I am trying to fill in some gaps left from trying implement model comparison of a model fitted in Turing. Following McElreath’s Statistical Rethinking (2nd ed) and getting help from Claude.ai, I have come up with a function that calculates lppds for each observation, given posterior samples in chains:
function my_waic(chains, X, Y)
    dfc = @chain DataFrame(chains) begin
        select([:iteration, :chain, :σ, :β₀, :β₁])
    end
    n = length(Y)
    lppds = Vector{Float64}(undef, n)
    pwaics = Vector{Float64}(undef, n)
    for (i, (x, y)) in zip(X, Y) |> enumerate
        mus = dfc[:, :β₀] + dfc[:, :β₁] .* x
        log_pds = map((m, s) -> logpdf(Normal(m, s), y), mus, dfc[:, :σ])
        # Calculate lppd
        lppds[i] = logsumexp(log_pds) - log(length(log_pds))
        
        # Calculate penalty term (effective number of parameters)
        pwaics[i] = var(log_pds)
    end
    return lppds, pwaics
end
I can then use it as follows to get total WAIC and its standard error:
lppds, pwaics = my_waic(chains, train_X, train_Y)
elpd = sum(lppds) - sum(pwaics)
WAIC = -2 * elpd
WAIC_SE = sqrt(length(lppds) * var(-2 .* (lppds - pwaics)))
Which gives me
368.9568650726459
19.188152888480644
I did all this to try to understand the logic and the algorithm behind WAIC-based model comparison.
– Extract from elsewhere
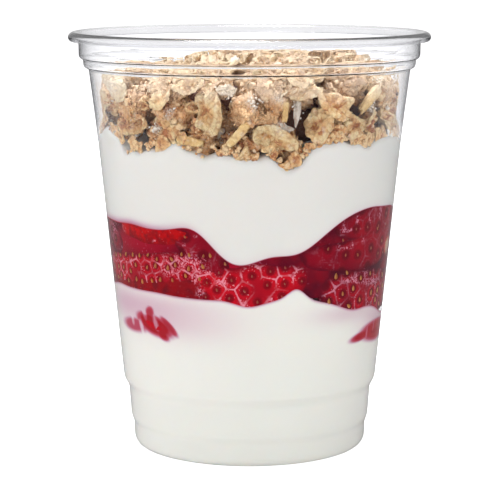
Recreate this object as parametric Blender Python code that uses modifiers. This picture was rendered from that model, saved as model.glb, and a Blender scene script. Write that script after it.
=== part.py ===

I was aiming to recreate whatever ArviZ.waic does, however, my results are only somewhat consistent with ArviZ’s:
ll = let
    plls = pointwise_loglikelihoods(model, chains)
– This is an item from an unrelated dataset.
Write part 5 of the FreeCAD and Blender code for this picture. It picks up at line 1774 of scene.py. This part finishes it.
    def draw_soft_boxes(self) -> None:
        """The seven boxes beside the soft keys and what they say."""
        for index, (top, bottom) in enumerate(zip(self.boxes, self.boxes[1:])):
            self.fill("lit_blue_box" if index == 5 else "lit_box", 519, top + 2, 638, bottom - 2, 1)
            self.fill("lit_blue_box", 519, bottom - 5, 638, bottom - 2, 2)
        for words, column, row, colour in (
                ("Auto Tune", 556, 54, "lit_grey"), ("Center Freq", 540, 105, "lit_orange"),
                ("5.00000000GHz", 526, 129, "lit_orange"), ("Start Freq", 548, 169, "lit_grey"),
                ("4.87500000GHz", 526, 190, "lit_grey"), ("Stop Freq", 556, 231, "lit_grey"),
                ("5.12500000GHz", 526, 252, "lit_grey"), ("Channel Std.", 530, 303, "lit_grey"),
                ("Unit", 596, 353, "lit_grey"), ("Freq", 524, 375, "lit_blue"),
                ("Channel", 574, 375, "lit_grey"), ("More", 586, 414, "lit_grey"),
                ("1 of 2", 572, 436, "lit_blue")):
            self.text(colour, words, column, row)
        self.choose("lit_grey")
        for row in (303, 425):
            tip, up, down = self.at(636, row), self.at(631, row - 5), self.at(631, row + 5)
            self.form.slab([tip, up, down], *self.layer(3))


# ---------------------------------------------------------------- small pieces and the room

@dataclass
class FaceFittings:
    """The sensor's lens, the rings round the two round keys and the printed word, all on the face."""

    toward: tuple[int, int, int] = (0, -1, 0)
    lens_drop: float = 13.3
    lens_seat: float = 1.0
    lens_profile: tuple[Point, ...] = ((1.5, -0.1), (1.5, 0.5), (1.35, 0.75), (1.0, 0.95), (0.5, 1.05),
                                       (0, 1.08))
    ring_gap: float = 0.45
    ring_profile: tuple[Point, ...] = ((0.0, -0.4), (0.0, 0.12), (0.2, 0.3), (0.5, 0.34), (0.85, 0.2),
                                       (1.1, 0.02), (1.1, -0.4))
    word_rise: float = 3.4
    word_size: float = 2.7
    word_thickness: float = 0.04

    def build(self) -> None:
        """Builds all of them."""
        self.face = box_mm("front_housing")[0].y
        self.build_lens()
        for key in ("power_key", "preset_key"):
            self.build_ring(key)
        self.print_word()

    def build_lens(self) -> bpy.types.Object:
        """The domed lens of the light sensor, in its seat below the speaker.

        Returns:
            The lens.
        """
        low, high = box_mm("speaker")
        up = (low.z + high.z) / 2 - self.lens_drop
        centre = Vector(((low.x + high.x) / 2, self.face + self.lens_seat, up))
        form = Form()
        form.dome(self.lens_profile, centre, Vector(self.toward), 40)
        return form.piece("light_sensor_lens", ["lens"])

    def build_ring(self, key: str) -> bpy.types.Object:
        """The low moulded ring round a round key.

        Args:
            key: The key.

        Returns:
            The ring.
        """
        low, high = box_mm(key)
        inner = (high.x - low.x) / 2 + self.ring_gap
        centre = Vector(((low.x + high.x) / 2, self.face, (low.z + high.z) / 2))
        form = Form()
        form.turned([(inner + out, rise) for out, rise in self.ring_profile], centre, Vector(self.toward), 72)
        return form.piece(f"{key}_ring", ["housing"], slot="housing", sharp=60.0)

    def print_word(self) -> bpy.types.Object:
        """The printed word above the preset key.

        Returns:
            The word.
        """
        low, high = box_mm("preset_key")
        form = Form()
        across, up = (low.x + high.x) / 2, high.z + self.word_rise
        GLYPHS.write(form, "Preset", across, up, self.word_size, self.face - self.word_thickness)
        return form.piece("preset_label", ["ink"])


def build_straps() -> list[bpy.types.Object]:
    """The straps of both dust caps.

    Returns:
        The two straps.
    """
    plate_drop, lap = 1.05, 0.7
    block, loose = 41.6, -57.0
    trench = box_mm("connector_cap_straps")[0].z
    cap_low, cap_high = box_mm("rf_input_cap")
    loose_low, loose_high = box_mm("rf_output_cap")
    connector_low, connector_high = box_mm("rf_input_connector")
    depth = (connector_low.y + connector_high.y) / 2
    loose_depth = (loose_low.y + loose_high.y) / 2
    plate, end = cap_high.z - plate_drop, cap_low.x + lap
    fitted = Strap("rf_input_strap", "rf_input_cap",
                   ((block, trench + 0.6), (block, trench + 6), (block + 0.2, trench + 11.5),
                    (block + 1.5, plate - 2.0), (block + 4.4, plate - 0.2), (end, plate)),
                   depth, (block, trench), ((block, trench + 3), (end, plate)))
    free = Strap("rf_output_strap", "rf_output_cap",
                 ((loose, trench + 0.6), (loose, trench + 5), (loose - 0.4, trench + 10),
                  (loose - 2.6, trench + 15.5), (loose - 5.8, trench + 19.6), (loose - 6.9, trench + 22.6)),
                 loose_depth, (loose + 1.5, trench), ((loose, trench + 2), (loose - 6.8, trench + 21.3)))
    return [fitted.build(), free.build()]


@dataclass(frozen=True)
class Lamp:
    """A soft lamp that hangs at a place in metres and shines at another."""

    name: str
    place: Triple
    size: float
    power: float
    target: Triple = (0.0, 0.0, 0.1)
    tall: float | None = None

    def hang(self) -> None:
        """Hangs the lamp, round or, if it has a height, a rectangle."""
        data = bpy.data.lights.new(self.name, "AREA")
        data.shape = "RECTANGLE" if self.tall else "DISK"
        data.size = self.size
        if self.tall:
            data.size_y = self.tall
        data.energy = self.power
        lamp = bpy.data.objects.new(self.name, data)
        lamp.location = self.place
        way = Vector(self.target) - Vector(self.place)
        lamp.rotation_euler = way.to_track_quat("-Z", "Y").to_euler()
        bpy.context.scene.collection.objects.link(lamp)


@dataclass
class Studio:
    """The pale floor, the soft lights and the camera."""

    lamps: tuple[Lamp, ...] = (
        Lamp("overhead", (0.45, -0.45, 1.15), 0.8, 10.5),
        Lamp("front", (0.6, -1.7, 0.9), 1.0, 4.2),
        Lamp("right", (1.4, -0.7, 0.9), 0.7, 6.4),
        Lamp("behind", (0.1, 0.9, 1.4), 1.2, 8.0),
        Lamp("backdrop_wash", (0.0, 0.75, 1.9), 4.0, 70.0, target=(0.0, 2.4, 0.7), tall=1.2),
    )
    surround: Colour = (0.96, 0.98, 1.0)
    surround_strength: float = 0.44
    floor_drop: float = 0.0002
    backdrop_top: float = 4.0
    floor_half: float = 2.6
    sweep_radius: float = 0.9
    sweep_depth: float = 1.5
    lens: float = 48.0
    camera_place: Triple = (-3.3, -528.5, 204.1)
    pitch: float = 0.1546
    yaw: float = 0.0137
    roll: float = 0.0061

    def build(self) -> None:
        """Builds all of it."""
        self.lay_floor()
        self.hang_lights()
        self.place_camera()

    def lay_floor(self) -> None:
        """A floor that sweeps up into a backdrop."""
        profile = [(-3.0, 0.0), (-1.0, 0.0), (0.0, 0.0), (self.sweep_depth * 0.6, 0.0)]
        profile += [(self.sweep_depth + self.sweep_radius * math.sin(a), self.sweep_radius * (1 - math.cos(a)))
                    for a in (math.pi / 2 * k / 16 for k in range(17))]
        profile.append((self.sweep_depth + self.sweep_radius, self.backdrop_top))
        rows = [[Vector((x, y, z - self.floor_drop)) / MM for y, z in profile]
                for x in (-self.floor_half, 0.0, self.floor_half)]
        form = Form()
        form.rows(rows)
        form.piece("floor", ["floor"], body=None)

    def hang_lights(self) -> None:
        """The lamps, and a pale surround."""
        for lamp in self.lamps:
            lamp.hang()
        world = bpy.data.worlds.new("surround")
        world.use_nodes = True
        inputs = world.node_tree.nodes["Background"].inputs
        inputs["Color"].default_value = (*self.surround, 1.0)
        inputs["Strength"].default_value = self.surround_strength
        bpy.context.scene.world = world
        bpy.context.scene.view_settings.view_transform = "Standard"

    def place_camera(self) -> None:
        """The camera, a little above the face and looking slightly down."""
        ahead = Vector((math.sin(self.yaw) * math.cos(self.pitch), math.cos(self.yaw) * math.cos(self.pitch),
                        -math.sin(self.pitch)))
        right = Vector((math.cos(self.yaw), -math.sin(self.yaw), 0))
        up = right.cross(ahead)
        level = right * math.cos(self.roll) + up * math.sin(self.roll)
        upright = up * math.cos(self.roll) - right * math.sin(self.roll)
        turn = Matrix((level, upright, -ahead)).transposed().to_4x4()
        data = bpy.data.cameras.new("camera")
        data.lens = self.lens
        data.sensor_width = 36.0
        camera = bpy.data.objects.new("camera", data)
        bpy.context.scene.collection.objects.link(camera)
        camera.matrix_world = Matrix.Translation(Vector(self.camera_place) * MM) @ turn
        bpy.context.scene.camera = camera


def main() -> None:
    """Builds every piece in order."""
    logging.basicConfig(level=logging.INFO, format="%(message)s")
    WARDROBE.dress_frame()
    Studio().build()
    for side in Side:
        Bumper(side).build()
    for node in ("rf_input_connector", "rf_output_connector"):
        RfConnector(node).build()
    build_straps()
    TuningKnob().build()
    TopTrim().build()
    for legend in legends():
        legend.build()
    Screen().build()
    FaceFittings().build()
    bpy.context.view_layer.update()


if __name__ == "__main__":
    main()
    # Ensure the ordering of the loglikelihoods matches the ordering of `posterior_predictive`
    log_likelihood_y = getindex.(Ref(plls), string.(keys(posterior_predictive)))
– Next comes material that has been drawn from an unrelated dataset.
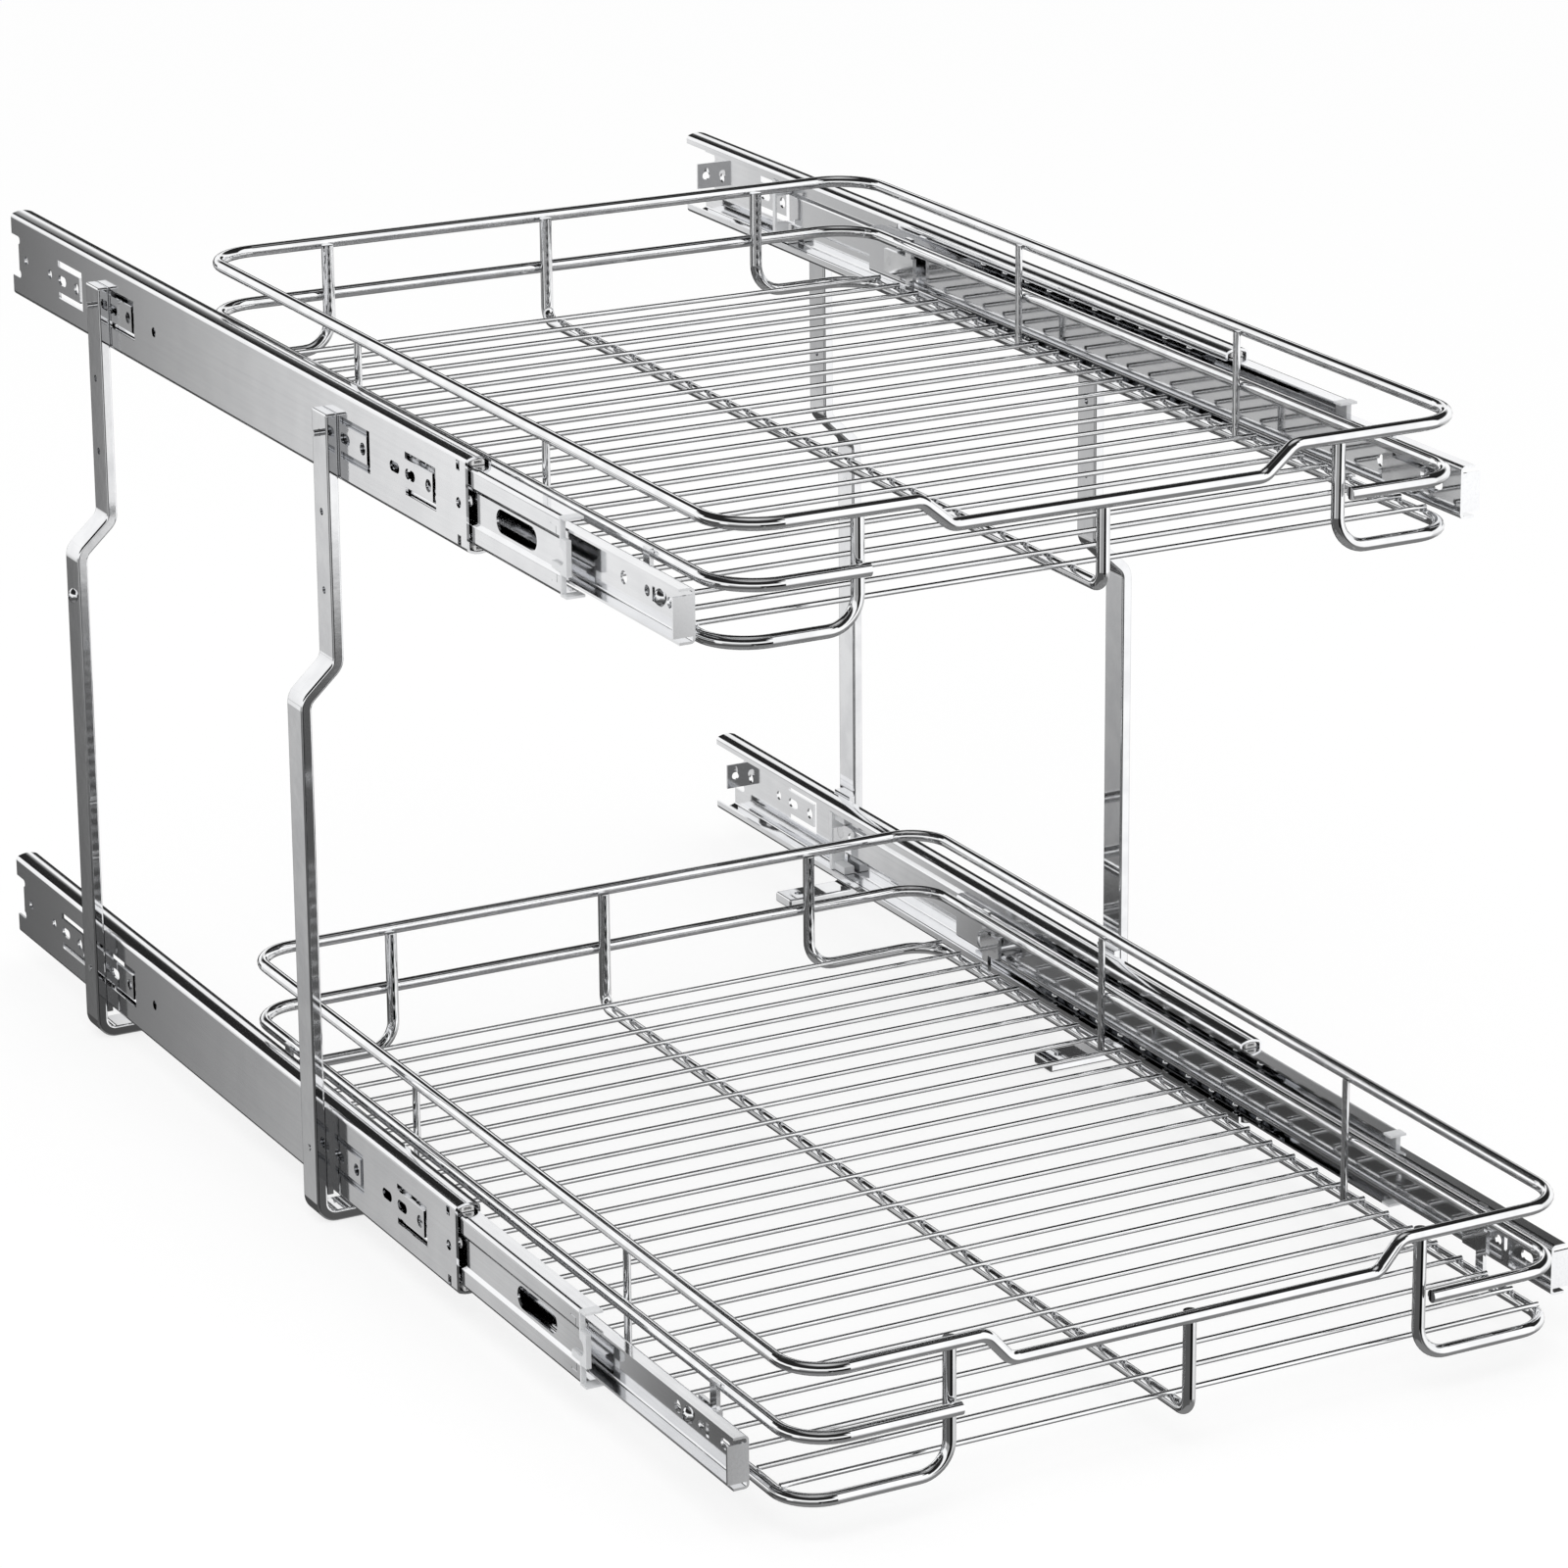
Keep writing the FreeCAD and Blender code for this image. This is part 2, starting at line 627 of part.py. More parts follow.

    (; Y=cat(log_likelihood_y...; dims=3))
end
idata = ArviZ.from_mcmcchains(chains;
    log_likelihood = ll,
    library = "Turing",
)
waic(idata)
which gives me
WAICResult with estimates
     elpd  elpd_mcse    p  p_mcse 
 -1.8e+02        9.6  3.0    0.43
According to Claude.ai, I am on the right track since WAIC is -2 * elpd.
I wonder if I am indeed on the right track with my “manual” computation of WAIC and WAIC_SE.
I would also like to know why ArviZ’s version returns values that are so crudely rounded off?